La semaine sainte, dimanche des Rameaux.

Depuis huit jours, nous passons la moitié de nos journées à Saint-Pierre. Nous regardons une cérémonie, puis nous nous asseyons au dehors sur les escaliers ; la place, enserrée dans ses colonnades, tachée de points humains qui remuent, traversée de processions muettes, est à elle seule un spectacle. Sur la place, par le plus beau soleil, entre les panaches blancs des fontaines, on regarde ces processions qui montent, moines à cagoules, violets, rouges ou noirs, orphelines, élèves des séminaires, une foule bigarrée de visiteurs, de femmes voilées de noir, de soldats, qui se croise et ondoie. Les voitures des monsignori arrivent une à une avec leur décoration de cochers et de laquais chamarrés ; il y en a trois par derrière, deux accrochés à la voiture, le troisième aux deux autres. des domestiques sont précieux : voyez-les dans les tableaux d’Heilbuth, importans et tranquilles, avec des habits neufs qui ont l’air un peu vieux, ou des habits vieux qui ont l’air un peu neufs, demi-bedeaux, demi-laquais, sachant qu’ils brossent la soutane d’un pape possible, et qu’ils sont plus près du ciel que les autres hommes, convaincus que leur âme est un peu sainte et néanmoins ménageant l’étoffe de leur culotte.

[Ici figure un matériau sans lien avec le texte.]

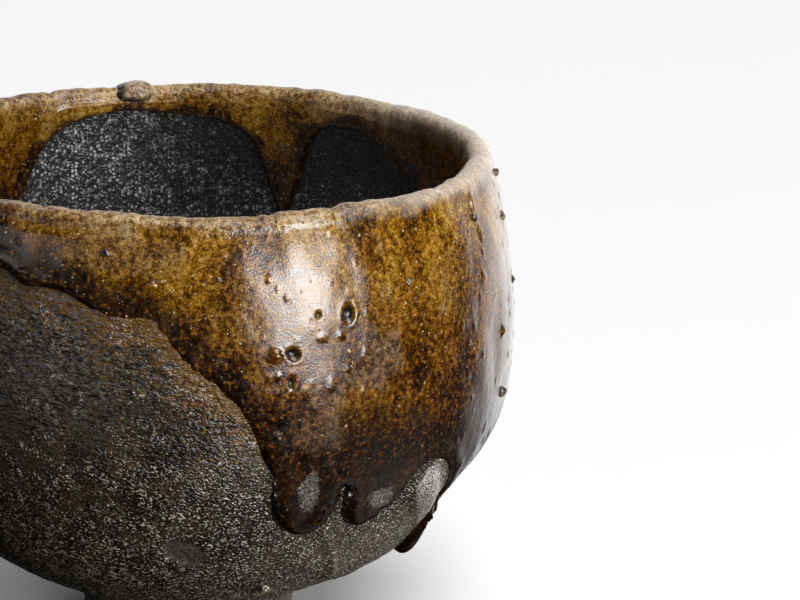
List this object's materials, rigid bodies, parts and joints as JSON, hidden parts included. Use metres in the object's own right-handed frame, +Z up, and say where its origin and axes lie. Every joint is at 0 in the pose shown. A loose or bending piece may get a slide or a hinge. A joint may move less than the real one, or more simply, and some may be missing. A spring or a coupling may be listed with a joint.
{
  "type": "tea bowl",
  "caption": "Round hand-formed stoneware tea bowl on a small foot ring, with runny ash glaze over the lip and bare gritty clay below.",
  "frame": {"origin": "centre of the foot ring's resting face", "axes": "+Z up through the bowl's mouth, -Y towards the front, where the longest glaze runs start"},
  "size_m": [0.1225, 0.1234, 0.0911],
  "materials": {
    "wall_clay": "dark gritty reduction-fired stoneware with glassy glints",
    "foot_clay": "dry trimmed stoneware, lighter than the wall",
    "ash_glaze": "glossy mottled amber ash glaze with pale specks",
    "inner_ash_glaze": "glossy amber ash glaze, darkening down the wall",
    "pooled_glaze": "thick glassy red-brown to black-brown glaze",
    "pebble": "ash-glazed pebble",
    "grain": "fused pale grain"
  },
  "bodies": {
    "root": {"clay_body": "wall_clay", "foot_ring": "foot_clay", "outer_glaze": "ash_glaze", "inner_glaze": "inner_ash_glaze", "glaze_drops": "pooled_glaze", "lip_stone": "pebble", "wall_grains": "grain"}
  },
  "joints": []
}
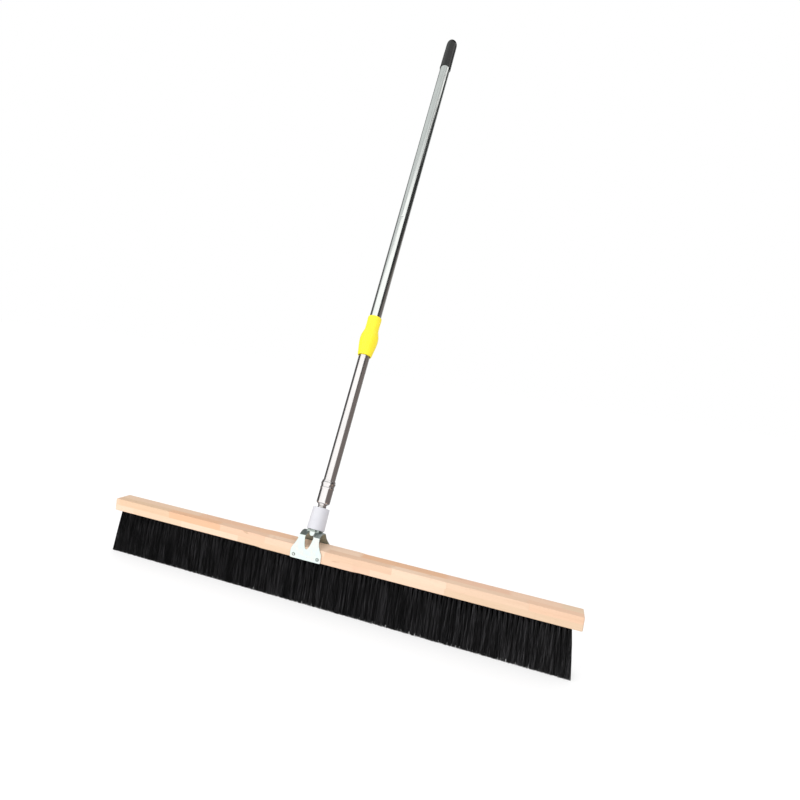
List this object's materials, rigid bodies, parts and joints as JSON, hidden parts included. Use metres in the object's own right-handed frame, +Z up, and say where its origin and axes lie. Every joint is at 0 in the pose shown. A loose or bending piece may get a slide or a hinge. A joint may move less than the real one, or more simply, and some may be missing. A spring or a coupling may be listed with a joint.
{
  "type": "push broom",
  "caption": "Wide push broom: wooden block with black bristles, steel saddle bracket, tilting screw-in socket and telescopic steel handle with a twist lock.",
  "frame": {"origin": "on the floor, under the middle of the bristles, where the bristle tips rest", "axes": "+X along the brush block, +Y towards the back, where the handle leans, +Z up"},
  "size_m": [1.2, 0.6645, 1.6785],
  "materials": {
    "block_wood": "planed pale hardwood, finger-jointed staves, clear satin coat",
    "bristle": "black synthetic filament",
    "zinc_sheet": "bright zinc plate with a faint blue-green tint",
    "zinc_screw": "bright zinc plate",
    "socket_plastic": "moulded white plastic, satin",
    "tip_metal": "turned metal",
    "tube_steel": "polished stainless tube",
    "nylon": "natural nylon",
    "collar_plastic": "moulded lemon-yellow plastic",
    "grip_rubber": "matte black, lightly textured"
  },
  "bodies": {
    "brush_head": {"brush_block": "block_wood", "bristle_row_1": "bristle", "bristle_row_2": "bristle", "bristle_row_3": "bristle", "bristle_row_4": "bristle", "bristle_row_5": "bristle", "saddle_bracket": "zinc_sheet", "bracket_screw_front_left": "zinc_screw", "bracket_screw_front_right": "zinc_screw", "bracket_screw_rear_left": "zinc_screw", "bracket_screw_rear_right": "zinc_screw"},
    "socket_unit": {"seat_washer": "zinc_sheet", "clamp_saddle": "zinc_sheet", "socket_bolt": "zinc_screw", "socket_washer": "zinc_screw", "socket_nut": "zinc_screw", "handle_socket": "socket_plastic"},
    "lower_handle": {"threaded_tip": "tip_metal", "tip_ferrule": "tube_steel", "lower_tube": "tube_steel", "guide_bush": "nylon"},
    "upper_handle": {"upper_tube": "tube_steel", "locking_collet": "nylon", "end_grip": "grip_rubber"},
    "collar": {"lock_collar": "collar_plastic"}
  },
  "joints": [
    {"name": "socket_tilt", "type": "hinge", "parent": "brush_head", "child": "socket_unit", "pos_m": [-0.038, 0, 0.142], "axis": [1, 0, 0], "range_deg": [-2, 46]},
    {"name": "handle_unscrew", "type": "hinge", "parent": "socket_unit", "child": "lower_handle", "pos_m": [-0.038, 0, 0.142], "axis": [0, 0.3746, 0.9272], "range_deg": [0, 360]},
    {"name": "handle_extend", "type": "slide", "parent": "lower_handle", "child": "upper_handle", "axis": [0, 0.3746, 0.9272], "range_m": [-0.32, 0.1]},
    {"name": "collar_turn", "type": "hinge", "parent": "upper_handle", "child": "collar", "pos_m": [-0.038, 0, 0.142], "axis": [0, 0.3746, 0.9272], "range_deg": [0, 180]}
  ]
}
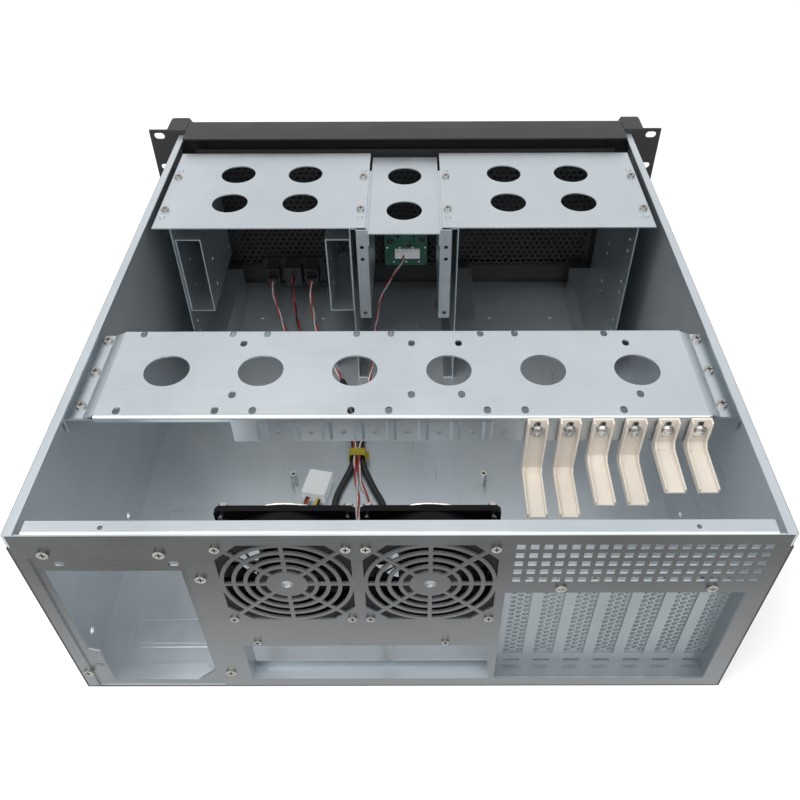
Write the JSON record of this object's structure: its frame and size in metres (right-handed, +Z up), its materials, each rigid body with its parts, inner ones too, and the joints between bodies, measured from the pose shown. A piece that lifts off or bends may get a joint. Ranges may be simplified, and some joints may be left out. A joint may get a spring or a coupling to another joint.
{
  "type": "empty rackmount server case",
  "caption": "Open-topped steel rack case with front ears and handles, drive cages, a crossbar with card clamps, rear fans, a perforated rear panel and expansion slot covers.",
  "frame": {"origin": "on the ground under the middle of the whole case", "axes": "+Z up, -Y towards the rack ears and handles at the front, +X towards the power supply side"},
  "size_m": [0.4826, 0.5, 0.177],
  "materials": {
    "zinc_steel": "zinc-plated sheet steel, satin; the main shell is painted black outside",
    "black_paint": "fine-textured black powder coat",
    "nickel": "nickel-plated screws and posts",
    "chrome_wire": "bright plated steel wire",
    "black_plastic": "black moulded plastic",
    "bezel_plastic": "black satin moulded plastic",
    "ivory_plastic": "ivory moulded plastic",
    "circuit_board": "green solder resist",
    "white_plastic": "milky white nylon",
    "yellow_tie": "yellow soft plastic",
    "red_lead": "red and white insulated wires twisted together",
    "black_lead": "black insulation"
  },
  "bodies": {
    "case": {"chassis_tub": "zinc_steel", "board_standoffs": "nickel", "rear_panel": "zinc_steel", "psu_frame": "zinc_steel", "slot_bracket": "zinc_steel", "finger_guards": "chrome_wire", "panel_screws": "nickel", "fan_screws": "nickel", "fan_frame_left": "black_plastic", "fan_frame_right": "black_plastic", "crossbar": "zinc_steel", "crossbar_brackets": "zinc_steel", "clamp_rail": "zinc_steel", "clamp_screws": "nickel", "cage_top_left": "zinc_steel", "cage_top_right": "zinc_steel", "cage_top_middle": "zinc_steel", "bay_wall_left_outer": "zinc_steel", "bay_wall_left_inner": "zinc_steel", "bay_wall_right_outer": "zinc_steel", "bay_wall_right_inner": "zinc_steel", "tower_bracket_left": "zinc_steel", "tower_bracket_right": "zinc_steel", "adapter_channel_outer": "zinc_steel", "adapter_channel_inner": "zinc_steel", "frame_screws": "nickel", "front_panel": "black_paint", "front_grille": "black_paint", "front_bezel": "bezel_plastic", "handle_left": "black_paint", "handle_right": "black_paint", "switch_panel": "black_plastic", "led_board": "circuit_board", "board_connector": "white_plastic", "cable_tie": "yellow_tie", "power_plug": "white_plastic", "lead_connectors": "black_plastic", "board_lead": "red_lead", "power_lead": "red_lead", "port_lead": "black_lead", "reset_lead": "black_lead", "fan_lead_left": "black_lead", "fan_lead_right": "black_lead", "slot_cover_1": "zinc_steel", "slot_cover_2": "zinc_steel", "slot_cover_3": "zinc_steel", "slot_cover_4": "zinc_steel", "slot_cover_5": "zinc_steel", "slot_cover_6": "zinc_steel", "slot_cover_7": "zinc_steel"},
    "fan_left": {"fan_rotor_left": "black_plastic"},
    "fan_right": {"fan_rotor_right": "black_plastic"},
    "power_button": {"power_button": "bezel_plastic"},
    "reset_button": {"reset_button": "bezel_plastic"},
    "clamp_1": {"card_clamp_1": "ivory_plastic"},
    "clamp_2": {"card_clamp_2": "ivory_plastic"},
    "clamp_3": {"card_clamp_3": "ivory_plastic"},
    "clamp_4": {"card_clamp_4": "ivory_plastic"},
    "clamp_5": {"card_clamp_5": "ivory_plastic"},
    "clamp_6": {"card_clamp_6": "ivory_plastic"}
  },
  "joints": [
    {"name": "fan_left_spin", "type": "hinge", "parent": "case", "child": "fan_left", "pos_m": [0.0654, 0.23295, 0.124], "axis": [0, 1, 0], "continuous": true},
    {"name": "fan_right_spin", "type": "hinge", "parent": "case", "child": "fan_right", "pos_m": [-0.0171, 0.23295, 0.124], "axis": [0, 1, 0], "continuous": true},
    {"name": "clamp_1_slide", "type": "slide", "parent": "case", "child": "clamp_1", "axis": [0, 0, -1], "range_m": [0, 0.005]},
    {"name": "clamp_2_slide", "type": "slide", "parent": "case", "child": "clamp_2", "axis": [0, 0, -1], "range_m": [0, 0.005]},
    {"name": "clamp_3_slide", "type": "slide", "parent": "case", "child": "clamp_3", "axis": [0, 0, -1], "range_m": [0, 0.005]},
    {"name": "clamp_4_slide", "type": "slide", "parent": "case", "child": "clamp_4", "axis": [0, 0, -1], "range_m": [0, 0.005]},
    {"name": "clamp_5_slide", "type": "slide", "parent": "case", "child": "clamp_5", "axis": [0, 0, -1], "range_m": [0, 0.005]},
    {"name": "clamp_6_slide", "type": "slide", "parent": "case", "child": "clamp_6", "axis": [0, 0, -1], "range_m": [0, 0.005]},
    {"name": "power_button_press", "type": "slide", "parent": "case", "child": "power_button", "axis": [0, 1, 0], "range_m": [0, 0.0025], "stiffness_N_per_m": 400, "springref_m": -0.0012},
    {"name": "reset_button_press", "type": "slide", "parent": "case", "child": "reset_button", "axis": [0, 1, 0], "range_m": [0, 0.0025], "stiffness_N_per_m": 400, "springref_m": -0.0012}
  ]
}
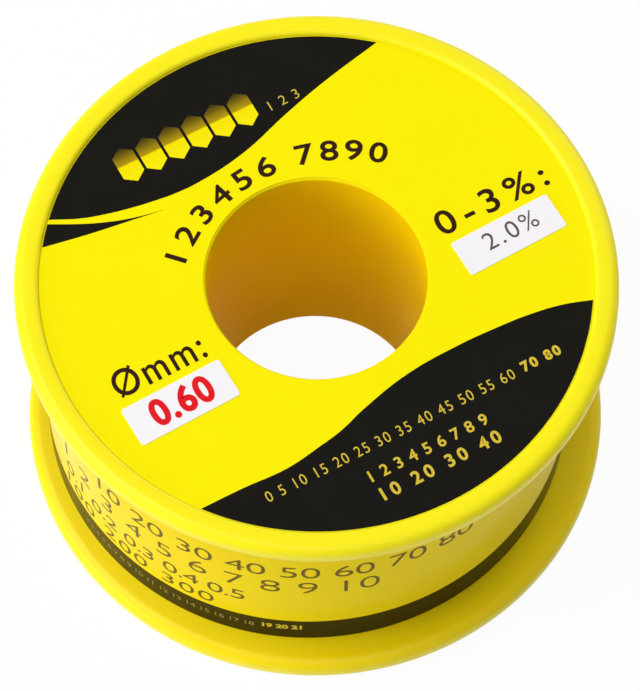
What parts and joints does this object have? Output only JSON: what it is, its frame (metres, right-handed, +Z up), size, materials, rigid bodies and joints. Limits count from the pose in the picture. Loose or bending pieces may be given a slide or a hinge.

Quant aux prélats, leurs figures sont bien fines, non pas de cette finesse parisienne qui consiste à dire de jolis mots, mais d’une finesse ecclésiastique et italienne, celle des diplomates et des procureurs, gens habitués à se contenir, à se précautionner, à ne pas donner prise. — Sur les marches dorment les paysans ; il ne faut pas trop s’en approcher : l’odeur vous monte au nez, ils ne se sont jamais lavés et sentent la bête fauve. — Tout alentour aux balcons, sur le pas des portes, on distingue quantité de grisettes romaines, aux cheveux noirs savamment ondes et retroussés, aux lèvres fines, aux traits réguliers et franchement coupés, au menton fort, au regard fixe. Quelquefois d’une sale et sordide fenêtre sort une de ces belles et redoutables têtes ; on l’a remarquée le matin, et on la retrouve le soir : elle passe ainsi la journée à regarder et à être vue.